Plus, kneeling also allows you to activate the core muscles, which are important in stabilizing the body. If you’re able to keep your body steady and firm, this will ultimately translate to the canoe as well.
From a seated position, it’s more difficult to properly engage your core. For this reason, any lapse in body stability ultimately trickles down into tipping the canoe one way or the other.
Keep Paddling When the Canoe Feels Unsteady
Whenever a novice paddler feels the canoe tipping, their first instinct is stop paddling. Unfortunately, this instinct does more harm than good.
As an analogy, think of the last time you rode a bike. When you keep the bike stationary, its natural inclination is to topple over onto the ground. As you mount the bike and pedal, however, it’s considerably easier to keep the bike upright.

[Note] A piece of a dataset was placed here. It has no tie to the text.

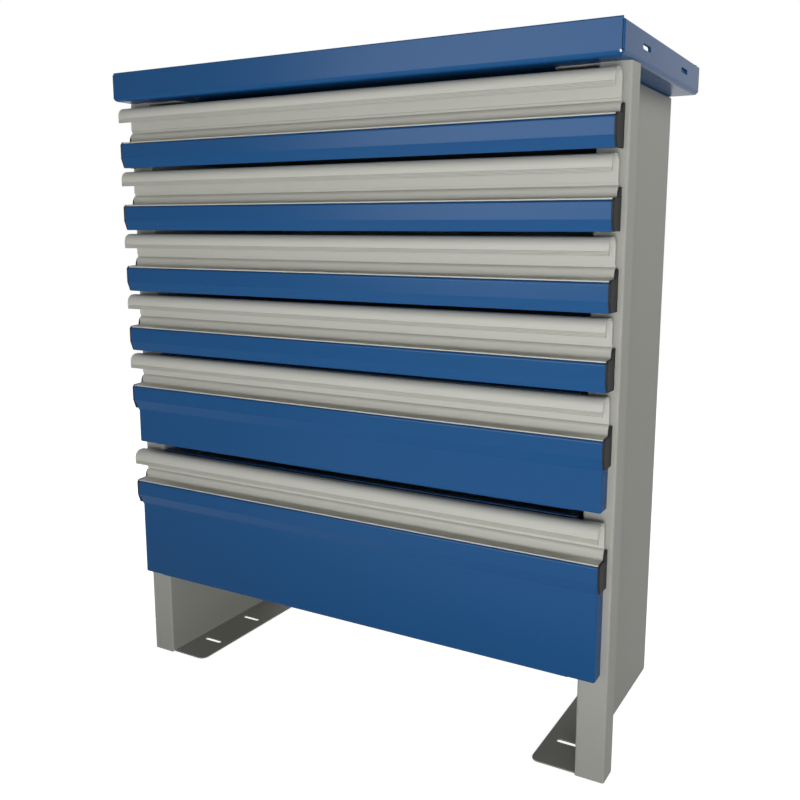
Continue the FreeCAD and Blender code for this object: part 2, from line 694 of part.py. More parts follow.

The more that you pedal, the easier it is to maintain the bike’s stability.
This same general idea holds true for canoeing. The best way to combat instability is to keep your paddle moving underwater (source).
As soon as you stop paddling, you leave yourself to the mercy of the canoe. That’s obviously not what you’re looking to do. Maintain that extra point of contact with the water and make the necessary adjustments to keep yourself afloat.
Put simply, fight that instinct to stop paddling! Just keep moving and you will see for yourself that the canoe is much less likely to tip over.